■ **Job**: Take the data below and extract the lines from the one with "Turn this picture" to the one with "torso, its four", inclusive, exactly as written.

[CAD and scene scripts]

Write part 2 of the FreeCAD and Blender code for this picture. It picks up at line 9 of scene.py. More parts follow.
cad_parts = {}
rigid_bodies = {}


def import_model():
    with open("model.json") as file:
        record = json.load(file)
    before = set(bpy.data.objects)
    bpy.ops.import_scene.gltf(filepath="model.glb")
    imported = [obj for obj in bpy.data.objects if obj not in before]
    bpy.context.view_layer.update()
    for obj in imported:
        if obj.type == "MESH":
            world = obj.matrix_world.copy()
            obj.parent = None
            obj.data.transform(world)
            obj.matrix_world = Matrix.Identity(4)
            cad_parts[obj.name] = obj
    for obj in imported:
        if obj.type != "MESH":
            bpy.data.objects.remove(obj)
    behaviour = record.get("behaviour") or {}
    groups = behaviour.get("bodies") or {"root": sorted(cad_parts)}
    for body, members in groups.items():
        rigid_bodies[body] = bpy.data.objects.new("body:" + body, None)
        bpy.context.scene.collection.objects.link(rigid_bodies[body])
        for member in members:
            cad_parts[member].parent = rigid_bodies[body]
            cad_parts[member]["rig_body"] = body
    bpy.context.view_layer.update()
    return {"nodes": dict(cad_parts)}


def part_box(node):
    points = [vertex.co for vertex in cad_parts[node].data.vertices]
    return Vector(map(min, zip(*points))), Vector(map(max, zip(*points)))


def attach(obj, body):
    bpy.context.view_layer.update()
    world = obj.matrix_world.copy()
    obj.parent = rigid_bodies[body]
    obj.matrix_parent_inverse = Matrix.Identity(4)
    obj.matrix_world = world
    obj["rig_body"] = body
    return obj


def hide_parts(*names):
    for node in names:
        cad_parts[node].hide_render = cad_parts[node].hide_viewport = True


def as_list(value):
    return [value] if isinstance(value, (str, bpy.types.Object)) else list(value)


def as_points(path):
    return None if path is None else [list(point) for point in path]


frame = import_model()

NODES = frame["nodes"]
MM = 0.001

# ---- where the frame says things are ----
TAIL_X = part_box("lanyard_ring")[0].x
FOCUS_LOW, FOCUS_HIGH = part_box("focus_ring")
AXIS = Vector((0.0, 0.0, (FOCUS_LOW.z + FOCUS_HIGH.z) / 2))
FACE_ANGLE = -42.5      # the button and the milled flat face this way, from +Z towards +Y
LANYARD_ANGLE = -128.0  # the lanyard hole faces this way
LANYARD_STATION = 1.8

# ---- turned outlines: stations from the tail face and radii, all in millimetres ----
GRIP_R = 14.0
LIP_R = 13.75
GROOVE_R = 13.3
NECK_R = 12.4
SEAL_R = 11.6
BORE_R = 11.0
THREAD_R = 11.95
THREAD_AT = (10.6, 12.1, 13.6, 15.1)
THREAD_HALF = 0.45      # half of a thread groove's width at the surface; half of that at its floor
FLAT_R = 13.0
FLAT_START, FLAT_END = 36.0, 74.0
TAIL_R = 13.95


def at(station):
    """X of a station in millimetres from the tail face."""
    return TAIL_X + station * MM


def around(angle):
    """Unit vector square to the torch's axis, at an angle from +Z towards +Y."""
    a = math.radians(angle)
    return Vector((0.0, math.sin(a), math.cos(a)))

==

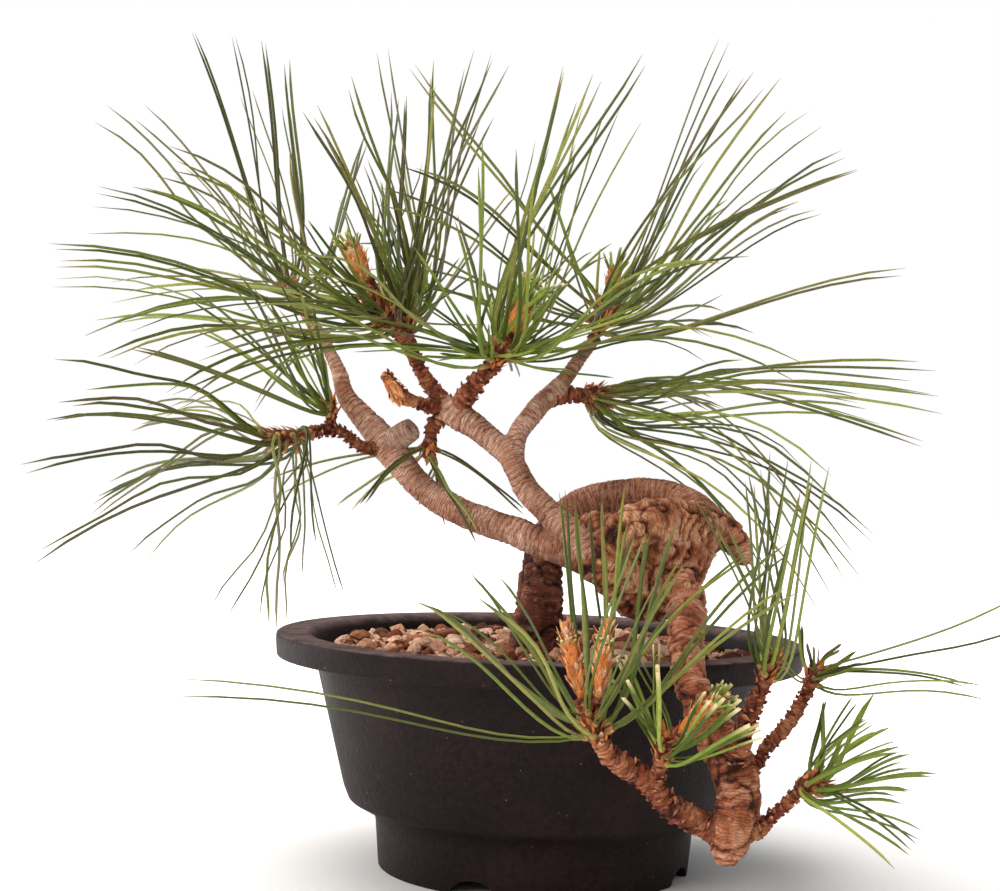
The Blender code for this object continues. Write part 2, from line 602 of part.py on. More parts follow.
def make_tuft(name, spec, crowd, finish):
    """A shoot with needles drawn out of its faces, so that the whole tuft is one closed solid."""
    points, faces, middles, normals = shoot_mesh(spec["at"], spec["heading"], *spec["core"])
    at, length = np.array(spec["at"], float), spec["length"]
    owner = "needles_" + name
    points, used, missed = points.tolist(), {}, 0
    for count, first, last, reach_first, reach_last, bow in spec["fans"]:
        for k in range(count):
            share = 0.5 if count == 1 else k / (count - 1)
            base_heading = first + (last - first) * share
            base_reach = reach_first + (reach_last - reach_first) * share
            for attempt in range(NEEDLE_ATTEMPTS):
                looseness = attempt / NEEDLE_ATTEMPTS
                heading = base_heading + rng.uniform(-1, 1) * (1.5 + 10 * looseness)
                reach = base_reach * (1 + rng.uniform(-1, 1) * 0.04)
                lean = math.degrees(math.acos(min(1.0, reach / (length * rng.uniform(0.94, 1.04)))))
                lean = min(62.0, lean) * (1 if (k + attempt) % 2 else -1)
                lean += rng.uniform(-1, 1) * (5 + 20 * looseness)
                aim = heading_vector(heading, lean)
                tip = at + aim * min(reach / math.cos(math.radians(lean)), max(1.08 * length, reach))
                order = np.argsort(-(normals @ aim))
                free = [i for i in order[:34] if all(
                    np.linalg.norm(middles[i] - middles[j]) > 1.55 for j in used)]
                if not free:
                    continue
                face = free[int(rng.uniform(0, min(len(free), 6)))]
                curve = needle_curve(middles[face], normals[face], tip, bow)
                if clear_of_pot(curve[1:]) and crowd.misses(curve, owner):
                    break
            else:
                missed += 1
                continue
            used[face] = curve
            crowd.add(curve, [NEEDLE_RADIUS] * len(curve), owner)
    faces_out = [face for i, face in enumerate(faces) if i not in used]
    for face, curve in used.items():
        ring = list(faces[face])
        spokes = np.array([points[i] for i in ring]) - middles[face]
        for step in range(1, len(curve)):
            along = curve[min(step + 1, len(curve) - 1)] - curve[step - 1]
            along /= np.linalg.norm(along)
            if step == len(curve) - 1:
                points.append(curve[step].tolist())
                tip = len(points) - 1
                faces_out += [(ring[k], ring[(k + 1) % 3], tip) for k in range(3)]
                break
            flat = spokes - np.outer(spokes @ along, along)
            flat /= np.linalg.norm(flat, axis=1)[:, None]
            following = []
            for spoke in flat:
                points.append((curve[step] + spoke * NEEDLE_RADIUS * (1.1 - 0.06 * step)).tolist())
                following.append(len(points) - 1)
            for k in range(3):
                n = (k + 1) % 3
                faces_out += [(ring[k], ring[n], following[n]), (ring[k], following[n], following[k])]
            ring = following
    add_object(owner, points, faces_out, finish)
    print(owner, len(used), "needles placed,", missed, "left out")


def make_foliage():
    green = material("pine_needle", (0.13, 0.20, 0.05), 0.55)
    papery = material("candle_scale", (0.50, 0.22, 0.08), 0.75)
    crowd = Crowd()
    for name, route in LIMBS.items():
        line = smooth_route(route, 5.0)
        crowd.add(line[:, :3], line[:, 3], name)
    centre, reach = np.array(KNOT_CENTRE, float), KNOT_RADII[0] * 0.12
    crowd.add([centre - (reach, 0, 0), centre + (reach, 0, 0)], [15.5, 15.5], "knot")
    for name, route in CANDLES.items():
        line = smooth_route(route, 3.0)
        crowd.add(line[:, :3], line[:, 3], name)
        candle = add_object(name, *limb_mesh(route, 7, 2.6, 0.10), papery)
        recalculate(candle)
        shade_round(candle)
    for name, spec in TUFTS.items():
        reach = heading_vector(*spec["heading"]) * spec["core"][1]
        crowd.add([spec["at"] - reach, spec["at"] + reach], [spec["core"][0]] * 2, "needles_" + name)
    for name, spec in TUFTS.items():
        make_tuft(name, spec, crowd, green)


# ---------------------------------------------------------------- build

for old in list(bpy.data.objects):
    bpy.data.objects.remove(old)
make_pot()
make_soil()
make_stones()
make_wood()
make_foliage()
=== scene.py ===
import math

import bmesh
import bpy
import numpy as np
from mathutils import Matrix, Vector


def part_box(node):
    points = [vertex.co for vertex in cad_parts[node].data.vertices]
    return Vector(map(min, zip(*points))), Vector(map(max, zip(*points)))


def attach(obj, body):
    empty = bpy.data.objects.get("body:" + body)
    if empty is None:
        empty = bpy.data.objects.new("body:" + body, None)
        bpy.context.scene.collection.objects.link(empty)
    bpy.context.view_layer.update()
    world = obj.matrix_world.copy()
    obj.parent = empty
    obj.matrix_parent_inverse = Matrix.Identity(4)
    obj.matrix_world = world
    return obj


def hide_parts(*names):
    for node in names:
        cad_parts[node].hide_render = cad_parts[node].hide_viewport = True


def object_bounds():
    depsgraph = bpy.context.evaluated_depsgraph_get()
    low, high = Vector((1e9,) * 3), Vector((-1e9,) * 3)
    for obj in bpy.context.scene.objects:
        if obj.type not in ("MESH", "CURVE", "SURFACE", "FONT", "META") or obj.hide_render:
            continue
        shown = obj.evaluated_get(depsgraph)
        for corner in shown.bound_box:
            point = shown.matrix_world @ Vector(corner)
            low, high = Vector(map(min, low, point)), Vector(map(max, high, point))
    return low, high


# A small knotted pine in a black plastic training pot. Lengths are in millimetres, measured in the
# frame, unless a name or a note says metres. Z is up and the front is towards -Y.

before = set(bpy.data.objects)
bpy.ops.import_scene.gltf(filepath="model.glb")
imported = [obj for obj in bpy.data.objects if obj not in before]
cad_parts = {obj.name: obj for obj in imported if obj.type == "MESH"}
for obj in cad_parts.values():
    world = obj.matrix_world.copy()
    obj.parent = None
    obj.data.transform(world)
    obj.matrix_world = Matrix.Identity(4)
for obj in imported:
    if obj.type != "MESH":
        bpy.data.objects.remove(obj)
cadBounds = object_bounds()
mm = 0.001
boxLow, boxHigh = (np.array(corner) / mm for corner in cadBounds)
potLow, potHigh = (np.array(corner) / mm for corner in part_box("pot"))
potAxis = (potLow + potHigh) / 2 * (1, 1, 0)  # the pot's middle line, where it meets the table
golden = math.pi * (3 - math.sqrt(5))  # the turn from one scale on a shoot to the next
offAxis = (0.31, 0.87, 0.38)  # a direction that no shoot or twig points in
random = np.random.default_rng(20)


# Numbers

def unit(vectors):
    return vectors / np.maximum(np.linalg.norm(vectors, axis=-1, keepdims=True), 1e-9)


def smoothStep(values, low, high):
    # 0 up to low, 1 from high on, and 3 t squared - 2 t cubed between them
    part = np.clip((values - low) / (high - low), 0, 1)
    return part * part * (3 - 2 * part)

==

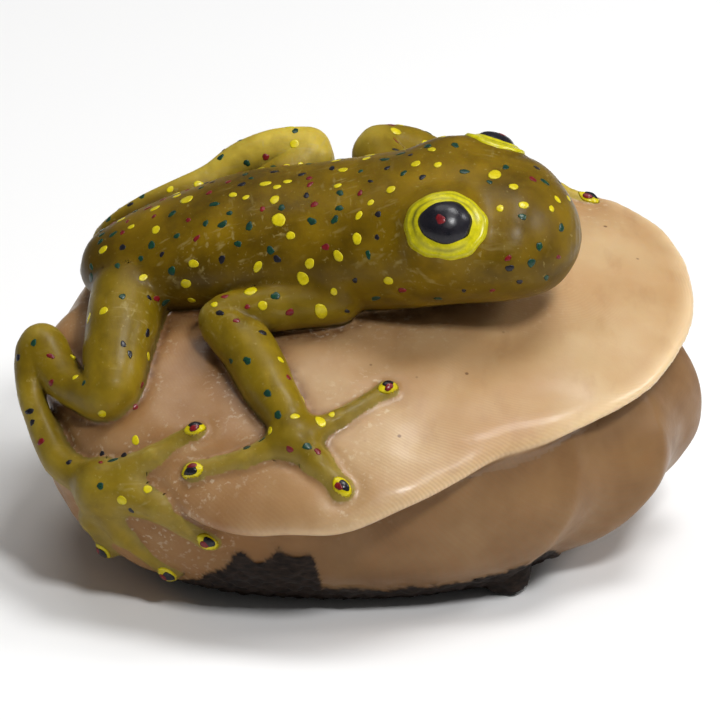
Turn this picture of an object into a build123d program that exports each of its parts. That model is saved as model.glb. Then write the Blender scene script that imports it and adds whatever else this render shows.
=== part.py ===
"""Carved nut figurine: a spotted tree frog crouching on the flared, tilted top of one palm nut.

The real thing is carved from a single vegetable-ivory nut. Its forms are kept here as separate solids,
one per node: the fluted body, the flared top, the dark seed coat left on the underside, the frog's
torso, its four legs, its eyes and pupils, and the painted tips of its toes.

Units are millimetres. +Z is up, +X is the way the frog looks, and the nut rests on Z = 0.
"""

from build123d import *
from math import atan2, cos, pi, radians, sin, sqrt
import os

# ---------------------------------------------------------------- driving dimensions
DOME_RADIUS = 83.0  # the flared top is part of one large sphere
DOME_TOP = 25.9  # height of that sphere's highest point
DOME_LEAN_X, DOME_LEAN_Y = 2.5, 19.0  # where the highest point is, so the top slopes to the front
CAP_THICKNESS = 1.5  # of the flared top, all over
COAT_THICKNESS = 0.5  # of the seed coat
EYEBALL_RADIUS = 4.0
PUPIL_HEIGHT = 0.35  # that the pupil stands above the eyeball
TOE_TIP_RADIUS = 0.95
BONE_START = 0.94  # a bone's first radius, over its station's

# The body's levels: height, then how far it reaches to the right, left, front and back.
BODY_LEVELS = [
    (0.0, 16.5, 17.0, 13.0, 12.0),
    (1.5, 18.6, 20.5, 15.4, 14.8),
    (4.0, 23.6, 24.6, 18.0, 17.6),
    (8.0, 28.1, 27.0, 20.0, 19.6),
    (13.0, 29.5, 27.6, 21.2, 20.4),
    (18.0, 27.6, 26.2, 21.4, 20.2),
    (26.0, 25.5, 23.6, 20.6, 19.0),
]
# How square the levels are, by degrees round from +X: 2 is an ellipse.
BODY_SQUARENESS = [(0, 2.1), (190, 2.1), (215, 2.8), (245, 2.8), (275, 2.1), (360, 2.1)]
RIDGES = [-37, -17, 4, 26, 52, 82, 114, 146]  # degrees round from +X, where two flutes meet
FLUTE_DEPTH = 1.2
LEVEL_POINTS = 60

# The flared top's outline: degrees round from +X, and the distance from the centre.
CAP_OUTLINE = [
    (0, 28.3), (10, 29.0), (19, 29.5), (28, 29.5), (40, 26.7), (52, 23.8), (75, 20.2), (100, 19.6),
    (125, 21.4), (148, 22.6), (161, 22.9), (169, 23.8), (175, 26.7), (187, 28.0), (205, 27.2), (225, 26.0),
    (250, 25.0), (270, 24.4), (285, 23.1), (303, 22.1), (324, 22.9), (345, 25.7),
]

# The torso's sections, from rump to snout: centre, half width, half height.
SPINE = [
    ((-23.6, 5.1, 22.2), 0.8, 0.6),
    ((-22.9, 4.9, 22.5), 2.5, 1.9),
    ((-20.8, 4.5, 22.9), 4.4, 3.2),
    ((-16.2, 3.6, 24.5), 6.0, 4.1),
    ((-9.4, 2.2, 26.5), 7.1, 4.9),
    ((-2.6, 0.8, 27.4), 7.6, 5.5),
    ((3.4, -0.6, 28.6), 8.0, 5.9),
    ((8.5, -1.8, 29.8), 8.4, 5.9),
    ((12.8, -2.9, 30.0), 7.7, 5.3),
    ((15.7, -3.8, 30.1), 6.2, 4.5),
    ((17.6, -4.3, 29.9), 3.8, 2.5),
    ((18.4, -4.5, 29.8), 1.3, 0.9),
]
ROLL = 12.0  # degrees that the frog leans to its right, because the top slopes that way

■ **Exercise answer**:
Turn this picture of an object into a build123d program that exports each of its parts. That model is saved as model.glb. Then write the Blender scene script that imports it and adds whatever else this render shows.
=== part.py ===
"""Carved nut figurine: a spotted tree frog crouching on the flared, tilted top of one palm nut.

The real thing is carved from a single vegetable-ivory nut. Its forms are kept here as separate solids,
one per node: the fluted body, the flared top, the dark seed coat left on the underside, the frog's
torso, its four legs, its eyes and pupils, and the painted tips of its toes.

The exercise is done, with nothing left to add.